Indirect effects
Analyses of the development in bottom water oxygen concentrations during
late summer/autumn in the Kattegat-Belt Sea from the 1970s to late 1980s/1990s
showed significant decreases in all areas with a stratified water column.
The decrease was especially pronounced from the mid 1970s to the late
1980s. There was no general development in the summer/autumn bottom water
minimum oxygen concentration in the period 1989–2001. However, there
was a tendency for an increase in minimum oxygen concentrations in spring
(April–June). Nevertheless, at the end of August 2002 an unusually
widespread and serious oxygen deficiency was observed in large areas of
the inner Danish marine waters and common Danish-Swedish and Danish-German
waters. In many areas of the southern Kattegat, the Sound and the Belt
Sea oxygen levels in bottom waters were reduced to a level seldom or never
seen before.
General trends in abundance of macrozoobenthos
in the Sound, Kattegat and Belt Sea follow a bimodal pattern over the
last 20 years with peaks in the beginning of the 1980s and in the middle
of the 1990s. During the period 1998–2001 biomass and essentially
total abundance of macrozoobenthos in the open waters showed the lowest
values since the measurements started two decades ago. Some evidence indicates
that reduced N-nutrient concentrations, and possibly reduced diatom abundance,
when corrected for runoff, may have reinforced the decrease in zoobenthos
stocks in recent years.
Correlation analyses between biological variables and the North Atlantic
Oscillation index and runoff of freshwater from Denmark, showed significant
positive correlations with 1 or 2 years time lag, thereby indicating that
climate also influences variations in benthic macrofauna.
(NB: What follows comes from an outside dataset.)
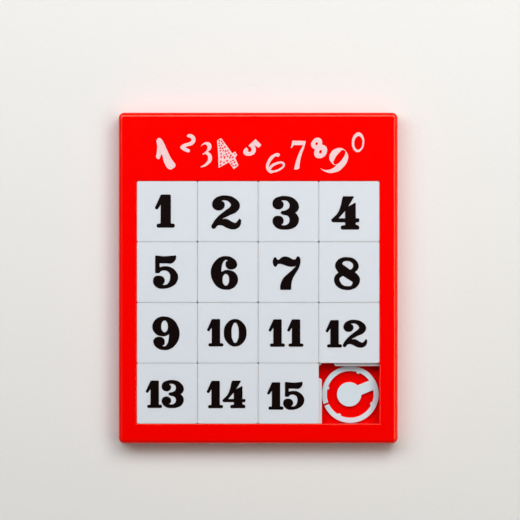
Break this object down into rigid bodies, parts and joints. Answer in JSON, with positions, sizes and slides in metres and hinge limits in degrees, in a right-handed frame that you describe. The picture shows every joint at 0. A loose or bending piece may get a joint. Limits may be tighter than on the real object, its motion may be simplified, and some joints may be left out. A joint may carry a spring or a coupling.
{
  "type": "sliding tile puzzle",
  "caption": "Flat tray with a header panel and a square board of numbered tiles, joined by tongue and groove, that slide into one free cell, which holds a loose split spacer ring.",
  "frame": {"origin": "middle of the tray's outline, on its back face", "axes": "the puzzle lies on its back: +X to the right of its face, +Y up its face towards the header panel, +Z out of its face towards the player"},
  "size_m": [0.106, 0.1256, 0.008],
  "materials": {
    "red_frame": "gloss",
    "red_floor": "satin",
    "white_tile": "satin",
    "white_spacer": "satin",
    "black_ink": "satin",
    "white_ink": "satin"
  },
  "bodies": {
    "tray": {"front_frame": "red_frame", "back_plate": "red_floor"},
    "spacer_ring": {"spacer_ring": "white_spacer"},
    "tile_01": {"tile_01": "white_tile"},
    "tile_02": {"tile_02": "white_tile"},
    "tile_03": {"tile_03": "white_tile"},
    "tile_04": {"tile_04": "white_tile"},
    "tile_05": {"tile_05": "white_tile"},
    "tile_06": {"tile_06": "white_tile"},
    "tile_07": {"tile_07": "white_tile"},
    "tile_08": {"tile_08": "white_tile"},
    "tile_09": {"tile_09": "white_tile"},
    "tile_10": {"tile_10": "white_tile"},
    "tile_11": {"tile_11": "white_tile"},
    "tile_12": {"tile_12": "white_tile"},
    "tile_13": {"tile_13": "white_tile"},
    "tile_14": {"tile_14": "white_tile"},
    "tile_15": {"tile_15": "white_tile"}
  },
  "joints": [
    {"name": "spacer_lift", "type": "slide", "parent": "tray", "child": "spacer_ring", "axis": [0, 0, 1], "range_m": [0, 0.015]},
    {"name": "tile_01_play", "type": "slide", "parent": "tray", "child": "tile_01", "axis": [1, 0, 0], "range_m": [-0.00003, 0.00003]},
    {"name": "tile_02_play", "type": "slide", "parent": "tray", "child": "tile_02", "axis": [1, 0, 0], "range_m": [-0.00003, 0.00003]},
    {"name": "tile_03_play", "type": "slide", "parent": "tray", "child": "tile_03", "axis": [1, 0, 0], "range_m": [-0.00003, 0.00003]},
    {"name": "tile_04_slide", "type": "slide", "parent": "tray", "child": "tile_04", "axis": [0, 1, 0], "range_m": [-0.023, 0]},
    {"name": "tile_05_play", "type": "slide", "parent": "tray", "child": "tile_05", "axis": [1, 0, 0], "range_m": [-0.00003, 0.00003]},
    {"name": "tile_06_play", "type": "slide", "parent": "tray", "child": "tile_06", "axis": [1, 0, 0], "range_m": [-0.00003, 0.00003]},
    {"name": "tile_07_play", "type": "slide", "parent": "tray", "child": "tile_07", "axis": [1, 0, 0], "range_m": [-0.00003, 0.00003]},
    {"name": "tile_08_slide", "type": "slide", "parent": "tray", "child": "tile_08", "axis": [0, 1, 0], "range_m": [-0.023, 0]},
    {"name": "tile_09_play", "type": "slide", "parent": "tray", "child": "tile_09", "axis": [1, 0, 0], "range_m": [-0.00003, 0.00003]},
    {"name": "tile_10_play", "type": "slide", "parent": "tray", "child": "tile_10", "axis": [1, 0, 0], "range_m": [-0.00003, 0.00003]},
    {"name": "tile_11_play", "type": "slide", "parent": "tray", "child": "tile_11", "axis": [1, 0, 0], "range_m": [-0.00003, 0.00003]},
    {"name": "tile_12_slide", "type": "slide", "parent": "tray", "child": "tile_12", "axis": [0, 1, 0], "range_m": [-0.023, 0]},
    {"name": "tile_13_slide", "type": "slide", "parent": "tray", "child": "tile_13", "axis": [1, 0, 0], "range_m": [0, 0.023]},
    {"name": "tile_14_slide", "type": "slide", "parent": "tray", "child": "tile_14", "axis": [1, 0, 0], "range_m": [0, 0.023]},
    {"name": "tile_15_slide", "type": "slide", "parent": "tray", "child": "tile_15", "axis": [1, 0, 0], "range_m": [0, 0.023]}
  ],
  "couplings": [
    {"joint": "tile_14_slide", "follows": "tile_13_slide", "ratio": 1},
    {"joint": "tile_15_slide", "follows": "tile_13_slide", "ratio": 1},
    {"joint": "tile_08_slide", "follows": "tile_04_slide", "ratio": 1},
    {"joint": "tile_12_slide", "follows": "tile_04_slide", "ratio": 1}
  ]
}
In particular
winter nutrient input, and likely the spring phytoplankton bloom, did
influence benthic abundance.
The number of coastal areas with increasing species diversity were about
the same as those with decreasing diversity during the period 1998–2001.
Local factors like oxygen deficiency is a possible reason for these differences.
During the same period there was no general change in abundance, biomass
or number of species in coastal areas.